UK’s Key North Sea Pipeline Faces Early Closure Due to Tax Concerns
A crucial North Sea pipeline network, which supplies a significant portion of the UK's energy needs, could face closure a decade earlier than planned due to the government's proposed tax changes.
The Forties Pipeline System, connecting over 80 offshore gas and oil fields to the UK mainland, may shut down as early as 2030 if proposed windfall taxes stifle investment.
Ineos acquired the pipelines from BP in 2017 and committed to investing £500 million to ensure the system's operation until the 2040s. However, the government's plans to curtail North Sea capital and investment allowances could force an earlier decommissioning.
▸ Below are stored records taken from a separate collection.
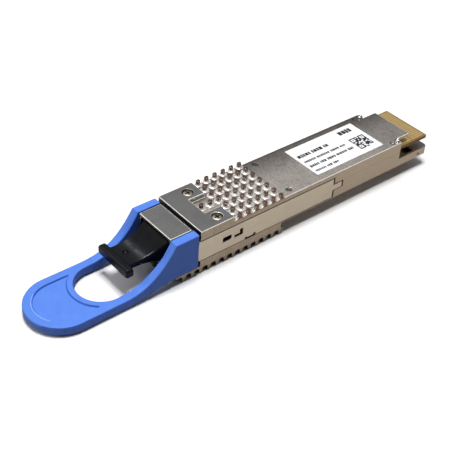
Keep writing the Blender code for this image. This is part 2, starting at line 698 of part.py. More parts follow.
def make_pin_clamp(material):
    half, rise = CLAMP_HALF
    clamp = centred("pin_clamp", half, CLAMP_Y, (FERRULE_Z - rise, FERRULE_Z + rise), PARTS)
    cut(clamp, bore_pins("clamp_bores", CLAMP_Y),
        centred("clamp_window", RIBBON_HALF + FIT, (CLAMP_Y[0] - SKIN, CLAMP_Y[1] + SKIN),
                (FERRULE_Z - RIBBON_THICK / 2 - FIT, FERRULE_Z + RIBBON_THICK / 2 + FIT)))
    return finish(clamp, material)


def make_retainer(material):
    """The stamped clip that keeps the receptacle's rear end in its bay."""
    clip = centred("receptacle_retainer", RETAINER_HALF, RETAINER_Y, RETAINER_Z, PARTS)
    cut(clip, centred("retainer_window", RETAINER_WINDOW_HALF,
                      (RETAINER_Y[0] - SKIN, RETAINER_Y[1] + SKIN), RETAINER_WINDOW_Z))
    return finish(clip, material)


def make_fibre_ribbon(material):
    """The flat fibre ribbon: out of the ferrule, up in an S bend, into the fibre array."""
    steps = 8
    rise = RIBBON_TOP_Z - FERRULE_Z
    middle = [(RIBBON_START, FERRULE_Z)]
    for i in range(steps + 1):
        share = i / steps
        y = RIBBON_RISE_START + (RIBBON_RISE_END - RIBBON_RISE_START) * share
        middle.append((y, FERRULE_Z + rise * (3 * share ** 2 - 2 * share ** 3)))
    middle.append((RIBBON_END, RIBBON_TOP_Z))
    half = RIBBON_THICK / 2
    lower = [(y, z - half) for y, z in middle]
    upper = [(y, z + half) for y, z in reversed(middle)]
    ribbon = outline("fibre_ribbon", lower + upper, RIBBON_HALF, 'YZ', PARTS)
    return finish(ribbon, material)


def make_optical_bench(materials):
    seat = CARRIER_Z[1] + FIT
    pad = centred("thermal_pad_bench", BENCH_PAD_HALF, BENCH_PAD_Y, BENCH_PAD_Z, PARTS)
    finish(pad, materials["thermal_pad"])
    carrier = centred("optics_carrier", CARRIER_HALF, CARRIER_Y, CARRIER_Z, PARTS)
    finish(carrier, materials["copper_alloy"])
    array = centred("fibre_array", ARRAY_HALF, ARRAY_Y, (seat, ARRAY_TOP), PARTS)
    cut(array, centred("array_slot", RIBBON_HALF + FIT, (ARRAY_Y[0] - SKIN, RIBBON_END + 2 * FIT),
                       (RIBBON_TOP_Z - RIBBON_THICK / 2 - FIT, RIBBON_TOP_Z + RIBBON_THICK / 2 + FIT)))
    finish(array, materials["glass"])
    chip = centred("photonic_chip", PHOTONIC_HALF, PHOTONIC_Y, (seat, PHOTONIC_TOP), PARTS)
    finish(chip, materials["silicon"])
    for word, side in SIDES.items():
        x = sorted((side * LASER_X[0], side * LASER_X[1]))
        laser = block("laser_" + word, x, LASER_Y, (seat, LASER_TOP), PARTS)
        finish(laser, materials["gold"])


def make_board(material):
    """The circuit board: narrow inside the shells, full width at its card edge."""
    edge = CARD_HALF + SKIN
    low = BOARD_BOTTOM - SKIN
    high = BOARD_TOP + SKIN
    plan = [(-CARD_HALF, BOARD_FRONT), (CARD_HALF, BOARD_FRONT), (CARD_HALF, CARD_REAR - CARD_CHAMFER),
            (CARD_HALF - CARD_CHAMFER, CARD_REAR), (CARD_CHAMFER - CARD_HALF, CARD_REAR),
            (-CARD_HALF, CARD_REAR - CARD_CHAMFER)]
    board = outline("main_board", plan, (BOARD_TOP - BOARD_BOTTOM) / 2, 'XY', PARTS)
    board.data.transform(Matrix.Translation((0, 0, (BOARD_TOP + BOARD_BOTTOM) / 2)))
    cut(board,
        both_sides("board_flanks", (BOARD_HALF, edge), (BOARD_FRONT - SKIN, CARD_SHOULDER), (low, high)),
        both_sides("rivet_notch", (RIVET_NOTCH_HALF, edge), (RIVET_NOTCH_FRONT, CARD_SHOULDER),
                   (low, high)),
        both_sides("screw_notch", (SCREW_NOTCH_HALF, edge), SCREW_NOTCH_Y, (low, high)))
    return finish(board, material)


def make_contacts(word, low, high, material):
    """One face's row of contact strips, tied by the plating bar at their inner end."""
    contacts = centred("contact_strips_" + word, FINGER_HALF, FINGER_Y, (low, high), PARTS)
    middles = [(i - (FINGER_COUNT - 2) / 2) * FINGER_PITCH for i in range(FINGER_COUNT - 1)]
    front, rear = FINGER_SLOT_Y

    def slots(work):
        for x in middles:
            add_block(work, (x - FINGER_GAP / 2, front, low - SKIN), (x + FINGER_GAP / 2, rear, high + SKIN))

    cut(contacts, add_object("contact_slots_" + word, mesh_from(slots)))
    return finish(contacts, material)


def make_electronics(materials):
    """Chips and power parts on the board: name, x and y range and height in mm, material."""
    seat = BOARD_TOP + FIT
    chips = [
        ("signal_processor", (-6.0, 6.0), (38.0, 50.0), 0.9, "chip_black"),
        ("modulator_driver", (-5.6, -1.0), (26.6, 30.0), 0.7, "silicon"),
        ("receiver_amplifier", (1.0, 5.6), (26.6, 30.0), 0.7, "silicon"),
        ("microcontroller", (-2.0, 2.0), (53.0, 57.0), 0.8, "chip_black"),
        ("clock_oscillator", (3.4, 5.9), (53.4, 55.4), 0.8, "brushed_can"),
        ("power_regulator", (-6.2, -3.2), (53.0, 56.0), 0.8, "chip_black"),
        ("power_inductor_left", (-5.8, -2.8), (60.0, 63.0), 1.2, "ferrite"),
        ("power_inductor_middle", (-1.5, 1.5), (60.0, 63.0), 1.2, "ferrite"),
        ("power_inductor_right", (2.8, 5.8), (60.0, 63.0), 1.2, "ferrite"),
    ]
    for name, x, y, height, material in chips:
        chip = block(name, mm(*x), mm(*y), (seat, seat + height * MM), PARTS)
        finish(chip, materials[material])
    pad = centred("thermal_pad_processor", PROCESSOR_PAD_HALF, PROCESSOR_PAD_Y,
                  (seat + PROCESSOR_PAD_RISE, ROOF_UNDER - FIT), PARTS)
    finish(pad, materials["thermal_pad"])


def make_screw(name, place, head_radius, head_z, shank_radius, shank_end, material):
    """A screw with a crossed recess in its head."""
    x, y = place
    low, top = head_z
    head = rods(name, [(x, y, (low + top) / 2)], head_radius, top - low, sides=16, collection=PARTS)
    shank_top = low + FIT
    join(head, rods(name + "_shank", [(x, y, (shank_end + shank_top) / 2)], shank_radius,
                    shank_top - shank_end, sides=10))
    arm = head_radius * 0.6
    web = head_radius * 0.13
    recess = (top - (top - low) * 0.6, top + SKIN)
    cross = block(name + "_slot", (x - arm, x + arm), (y - web, y + web), recess)
    join(cross, block(name + "_slot_across", (x - web, x + web), (y - arm, y + arm), recess))
    cut(head, cross)
    return finish(head, material, smooth=True)


def make_rivet(name, place, material):
    """A rear rivet with a domed head that stands proud of the lid."""
    x, y = place
    mesh = bpy.data.meshes.new(name)
    mesh.from_pydata([(r * MM, 0, z * MM) for r, z in RIVET_PROFILE],
                     [(i, i + 1) for i in range(len(RIVET_PROFILE) - 1)], [])
    rivet = add_object(name, mesh, PARTS)
    rivet.location = (x, y, BODY_TOP)
    screw = rivet.modifiers.new("turn", 'SCREW')
    screw.steps = 12
    screw.render_steps = 12
    screw.use_merge_vertices = True
    screw.merge_threshold = 0.00001
    return finish(rivet, material, smooth=True)


def make_fasteners(steel):
    for word, side in SIDES.items():
        front = (side * FRONT_SCREW[0], FRONT_SCREW[1])
        make_screw("front_screw_" + word, front, FRONT_HEAD_RADIUS, FRONT_HEAD_Z, FRONT_SHANK_RADIUS,
                   FRONT_SHANK_END, steel)
        middle = (side * MID_SCREW[0], MID_SCREW[1])
        make_screw("mid_screw_" + word, middle, MID_HEAD_RADIUS, MID_HEAD_Z, MID_SHANK_RADIUS,
                   MID_SHANK_END, steel)
        make_rivet("rear_rivet_" + word, (side * REAR_RIVET[0], REAR_RIVET[1]), steel)


def make_label(material):
    label = block("label", LABEL_X, LABEL_Y, (BODY_TOP - LABEL_HALF_THICK, BODY_TOP + LABEL_HALF_THICK),
                  PARTS)
    return finish(label, material)


def make_gasket(material):
    gasket = centred("emi_gasket", GASKET_HALF, GASKET_Y, GASKET_Z, PARTS)
    return finish(gasket, material)


def make_materials():
    table = {
        "nickel_casting": ((0.34, 0.31, 0.27), 0.38, 1.0),
        "stamped_steel": ((0.52, 0.48, 0.42), 0.32, 1.0),
        "bright_steel": ((0.72, 0.71, 0.68), 0.2, 1.0),
        "blue_polymer": ((0.09, 0.24, 0.78), 0.5, 0.0),
        "black_rubber": ((0.012, 0.012, 0.014), 0.55, 0.0),
        "black_plastic": ((0.02, 0.02, 0.02), 0.4, 0.0),
        "ferrule_resin": ((0.05, 0.05, 0.055), 0.45, 0.0),
        "ribbon_jacket": ((0.1, 0.55, 0.6), 0.4, 0.0),
        "glass": ((0.8, 0.85, 0.85), 0.1, 0.0),
        "silicon": ((0.12, 0.12, 0.16), 0.15, 0.6),
        "copper_alloy": ((0.62, 0.42, 0.28), 0.35, 1.0),
        "gold": ((0.83, 0.62, 0.28), 0.28, 1.0),
        "board_green": ((0.02, 0.2, 0.07), 0.45, 0.0),
        "chip_black": ((0.025, 0.025, 0.03), 0.5, 0.0),
        "ferrite": ((0.12, 0.12, 0.12), 0.6, 0.0),
        "brushed_can": ((0.6, 0.6, 0.6), 0.3, 1.0),
        "thermal_pad": ((0.45, 0.5, 0.6), 0.8, 0.0),
        "label_film": ((0.86, 0.86, 0.88), 0.45, 0.0),
        "gasket_black": ((0.015, 0.015, 0.015), 0.8, 0.0),
    }
    return {name: make_material(name, *values) for name, values in table.items()}


def build():
    materials = make_materials()
    make_lower_housing(materials["nickel_casting"])
    make_upper_housing(materials["nickel_casting"])
    make_pull_tab(materials["blue_polymer"])
    for word, side in SIDES.items():
        make_latch_arm(word, side, materials["stamped_steel"])
        make_spring(word, side, materials["bright_steel"])
        make_guide_pin(word, side, materials["bright_steel"])
    make_dust_plug(materials["black_rubber"])
    make_receptacle(materials["black_plastic"])
    make_ferrule(materials["ferrule_resin"])
    make_pin_clamp(materials["bright_steel"])
    make_retainer(materials["stamped_steel"])
    make_fibre_ribbon(materials["ribbon_jacket"])
    make_optical_bench(materials)
    make_board(materials["board_green"])
    lift = FINGER_THICK / 2
    make_contacts("top", BOARD_TOP + lift, BOARD_TOP + 3 * lift, materials["gold"])
    make_contacts("bottom", BOARD_BOTTOM - 3 * lift, BOARD_BOTTOM - lift, materials["gold"])
    make_electronics(materials)
    make_fasteners(materials["bright_steel"])
    make_label(materials["label_film"])
    make_gasket(materials["gasket_black"])


clear_scene()
PARTS = make_collection("optical_transceiver_module")
CUTTERS = make_collection("cutters")
DATUM = make_empty("module_datum")
DATUM.location = (0, -ORIGIN_Y, -ORIGIN_Z)
PULL_AXIS = make_empty("pull_slide_axis", DATUM)
PLUG_AXIS = make_empty("plug_slide_axis", DATUM)
build()
bpy.context.view_layer.update()
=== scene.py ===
"""The looks of the optical transceiver module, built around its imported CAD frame.

Pieces are drawn in millimetres in the module's own datum, as in the CAD source: y is zero at the front
face of the lid and z is zero at the underside of the body that enters the cage. TO_WORLD takes that
datum to the frame, whose unit is the metre.
"""
import math
import random

import bmesh
import bpy
from mathutils import Matrix, Vector


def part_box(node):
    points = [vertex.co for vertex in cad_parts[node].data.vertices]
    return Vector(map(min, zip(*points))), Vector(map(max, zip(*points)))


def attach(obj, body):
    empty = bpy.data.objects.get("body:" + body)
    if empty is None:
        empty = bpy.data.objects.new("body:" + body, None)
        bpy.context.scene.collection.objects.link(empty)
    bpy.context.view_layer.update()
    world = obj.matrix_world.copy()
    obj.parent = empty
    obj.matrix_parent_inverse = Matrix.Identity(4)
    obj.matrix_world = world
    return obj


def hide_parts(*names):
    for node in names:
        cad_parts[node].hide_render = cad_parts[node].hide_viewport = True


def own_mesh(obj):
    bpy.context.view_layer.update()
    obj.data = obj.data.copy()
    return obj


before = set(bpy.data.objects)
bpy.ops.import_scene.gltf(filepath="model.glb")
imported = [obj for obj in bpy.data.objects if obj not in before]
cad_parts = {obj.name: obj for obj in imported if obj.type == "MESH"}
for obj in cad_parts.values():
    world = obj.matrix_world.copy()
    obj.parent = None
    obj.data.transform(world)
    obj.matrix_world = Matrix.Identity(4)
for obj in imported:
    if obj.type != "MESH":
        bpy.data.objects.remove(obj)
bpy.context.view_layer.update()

MM = 0.001
BODY = "module_body"
TAB = "release_tab"
PLUG = "port_plug"
SIDES = {"right": 1, "left": -1}

# Driving sizes of the castings, in millimetres
NOSE_FRONT = -7.8
SINK_TIP = -3.6
BODY_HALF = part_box("lower_housing")[1].x / MM
BODY_TOP = 8.5
SEAM_Z = 5.1
SEAM_GAP = 0.05
SEAM_SPARE = 0.6
WALL_REAR = 74.4
HEAD_REAR = 28.1
HEAD_TOP = 9.94
LAND_REAR = 10.9
NOTCH_HALF = 3.4
NOTCH_FRONT = 5.6
NOSE_HALF = 6.66
NOSE_TOP = 9.51
GROOVE_FRONT = -1.1
GROOVE_FLOOR = 7.6
SINK_ROOT = -2.0
SINK_LEDGE = -1.5
TONGUE_HALF = 6.9
TONGUE_REAR = 79.8
ROOF_UNDER = 7.5
FLOOR_TOP = 1.2
LIP_REAR = 87.0
LIP_TOP = 2.67
LIP_RECESS_REAR = 81.3
LIP_CORNER = 1.3
LID_ROUND = 0.17
BASE_ROUND = 0.14
SKIN = 0.5

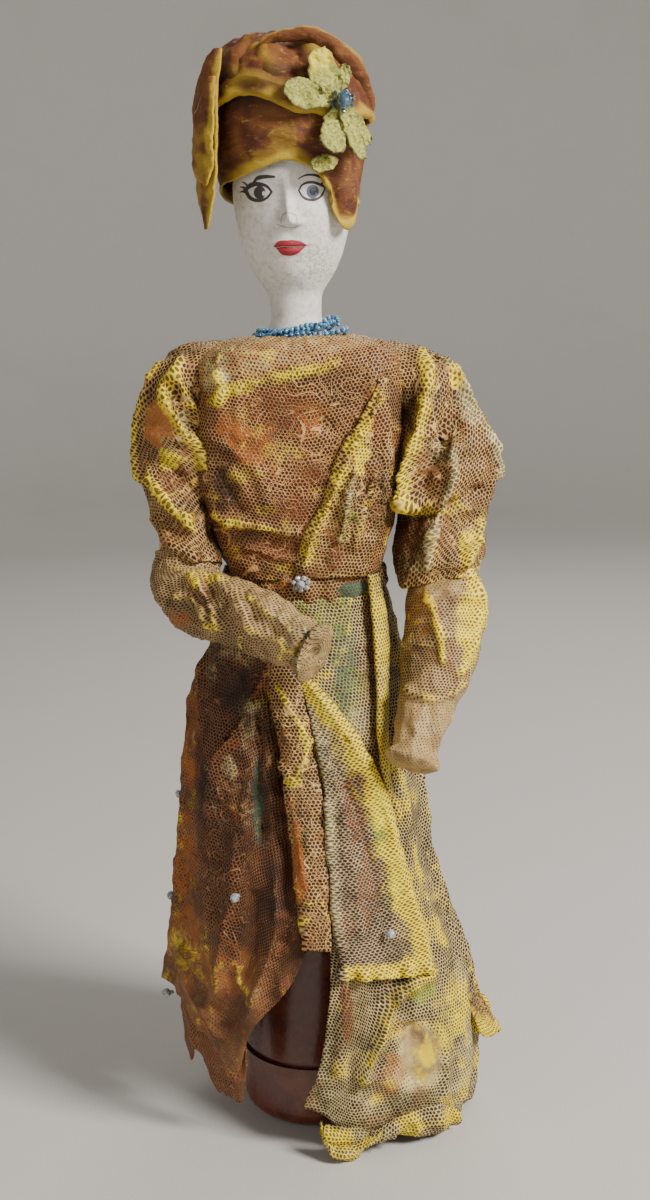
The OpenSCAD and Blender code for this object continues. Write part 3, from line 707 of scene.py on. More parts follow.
def make_skirt_left():
    first = [(8, -6), (17, -6), (28, -1), (50, 4), (64, 6), (100, 5), (140, -4), (182, -9)]
    low = [(-6, 16), (0, 13), (5, 7), (11, 2.5), (18, 3), (28, 5), (38, 3.5), (48, 0.8), (60, 0.6),
           (75, 2.5), (90, 3), (110, 1.5), (130, 3), (150, 5), (170, 8), (182, 9)]
    g = skirt_grid(first, 182, WAIST, low, 0, 230, 150, 0.5, 5)
    pleats(g, [80, 93, 107, 124, 141, 158, 172], 4.4, 7, 6)
    g.fold([(30, 150), (29, 122), (33, 98), (38, 76), (45, 54)], 2.2, 4.5, "ridge", "gold",
           1.4, 0.8)
    g.fold([(26, 136), (27, 118), (30, 102)], 1.2, 3, "ridge", "gold", 1.2, 0.8)
    g.fold([(34, 108), (36, 92), (42, 70)], -1.4, 4)
    g.fold([(41, 57), (33, 56), (26, 52.5), (22, 46), (20, 40), (16, 32), (13, 22)], 4.6, 4.6,
           "ridge", "gold", 3.0, 1.0)
    g.fold([(31, 44), (33, 31), (31, 20)], -3.8, 10)
    g.fold([(46, 58), (49, 40), (49, 20), (46, 4)], 2.6, 5, "ridge", "pale", 3, 0.7)
    g.fold([(40, 40), (42, 26), (41, 12)], 1.6, 3, "ridge", "gold", 1.4, 0.5)
    g.fold([(10, 60), (8, 44), (6, 28)], 1.8, 3.5, "ridge", "rust", 3, 0.5)
    g.fold([(15, 60), (13, 44), (9, 26)], -1.2, 3)
    g.crumple(12, 1.5, 14).crumple(5.5, 0.6, 18)
    x, z = g.p[..., 0], g.p[..., 2]
    g.blotch("gold", 0.45, 9, 24, -0.1, 0.6, smooth(20, 30, x) * smooth(20, 40, z))
    g.brush("filled", 0.9 * smooth(1.2, 0.7, np.hypot((x - 33) / 8, (z - 31) / 14)
                                   + 0.3 * lumps(g.p, 5, 3)) * g.front())
    g.spot((33, 31), (8, 14), "rust", 0.5).spot((35, 26), (5, 8), "gold", 0.35)
    g.brush("pale", 0.3 * smooth(70, 20, z) * g.front())
    g.blotch("rust", 0.5, 8, 41, 0.05, 0.5, smooth(70, 50, z) * smooth(45, 30, x))
    g.blotch("gold", 0.6, 6, 42, 0.1, 0.5, smooth(60, 30, z) * smooth(10, 20, x))
    g.blotch("green", 0.35, 13, 4, -0.1, 0.5, smooth(90, 130, z) * smooth(24, 16, x) * g.front())
    g.spot((12, 158), (5, 20), "teal", 0.5).spot((15, 138), (5, 14), "pale", 0.45)
    g.spot((20, 160), (2.5, 24), "rust", 0.5).spot((22, 120), (3, 20), "rust", 0.5)
    g.spot((24, 26), (4, 9), "orange", 0.5).spot((21, 20), (4, 6), "rust", 0.4)
    g.spot((36, 52), (5, 4), "green", 0.6).spot((43, 40), (4, 10), "green", 0.3)
    # The dark band at (30, 16) is painted shadow above the hem roll
    g.spot((10, 50), (2.4, 14), "rust", 0.55).spot((30, 16), (10, 3.5), "dark", 0.3)
    # The dark band on the next line is painted shadow under the big fold's ridge
    g.spot((26, 54), (8, 3), "dark", 0.45)
    g.ridge_gold(12, 14, 0.6)
    return g


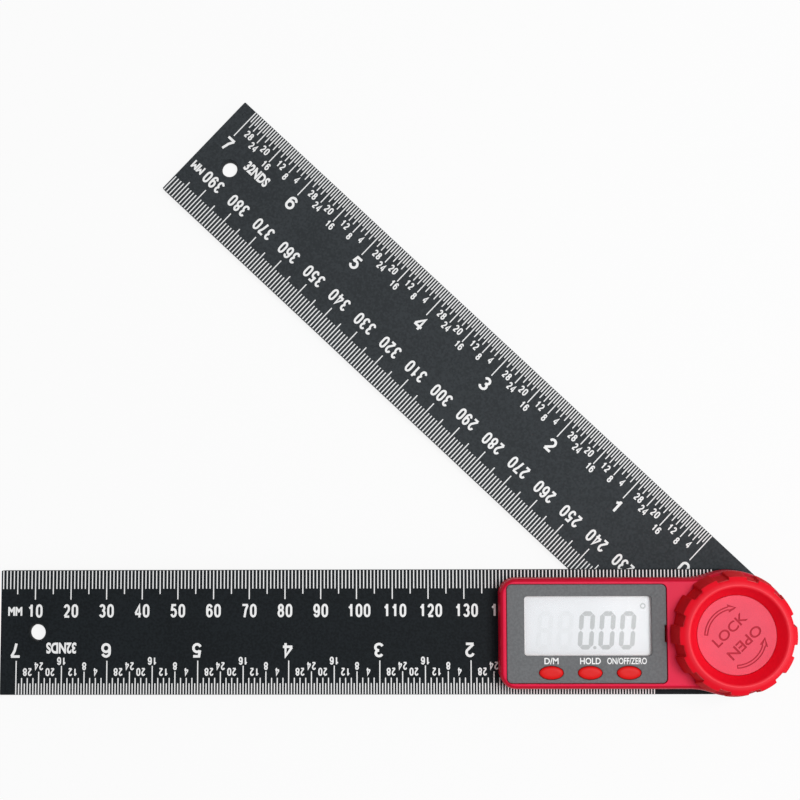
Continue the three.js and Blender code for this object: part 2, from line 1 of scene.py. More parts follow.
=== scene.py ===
import json
import math
from functools import lru_cache
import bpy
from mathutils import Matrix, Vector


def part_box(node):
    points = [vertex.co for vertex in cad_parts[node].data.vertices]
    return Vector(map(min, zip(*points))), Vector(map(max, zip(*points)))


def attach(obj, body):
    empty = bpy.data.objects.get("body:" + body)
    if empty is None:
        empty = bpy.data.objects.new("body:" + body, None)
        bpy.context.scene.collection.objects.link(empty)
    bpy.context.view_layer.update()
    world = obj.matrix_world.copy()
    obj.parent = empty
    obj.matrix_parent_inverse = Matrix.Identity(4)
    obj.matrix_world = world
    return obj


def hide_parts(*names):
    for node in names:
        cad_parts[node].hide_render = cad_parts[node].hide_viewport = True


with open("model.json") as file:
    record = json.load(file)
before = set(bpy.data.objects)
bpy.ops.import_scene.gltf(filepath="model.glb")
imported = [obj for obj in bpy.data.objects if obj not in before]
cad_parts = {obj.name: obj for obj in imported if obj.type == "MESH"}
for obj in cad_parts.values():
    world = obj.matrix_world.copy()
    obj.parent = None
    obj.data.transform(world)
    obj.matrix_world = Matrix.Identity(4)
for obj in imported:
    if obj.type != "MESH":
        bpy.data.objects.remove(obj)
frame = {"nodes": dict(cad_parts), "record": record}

from types import SimpleNamespace

import bmesh
import bpy
from bpy.props import FloatProperty, FloatVectorProperty, IntProperty, PointerProperty
from bpy.types import Operator, Panel, PropertyGroup
from mathutils import Matrix, Vector

bl_info = {
    "name": "Angle Finder Looks",
    "version": (1, 0, 0),
    "blender": (4, 5, 0),
    "location": "3D View > Sidebar > Angle Finder",
    "description": "Builds the looks of a digital angle finder round its fixed frame",
    "category": "Add Mesh",
}

# Shapes are worked out in millimetres and shown in metres
MM = 0.001

# Settings that a user would change


def length(name, description, millimetres):
    """A length property, whose default is given in millimetres."""
    return FloatProperty(name=name, description=description, default=millimetres * MM, unit="LENGTH")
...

Andrew Gardner, the CEO of Ineos Forties Pipeline System, warned that if the government's tax policy prevents companies from offsetting drilling and investment costs, production volumes will decline, leading to a potential closure between 2030 and 2035.
This announcement comes on the heels of Ineos' decision to close its Grangemouth refinery in Scotland, resulting in significant job losses.
Gary Smith, general secretary of the GMB Union, criticized the government's approach to the oil and gas industry, terming it a “hostile position and a fundamentally dishonest,” emphasizing that the sector will remain essential for decades to come.
He warned that excessive taxation and restrictions on new exploration could lead to a "cliff-edge" for the industry, with devastating consequences.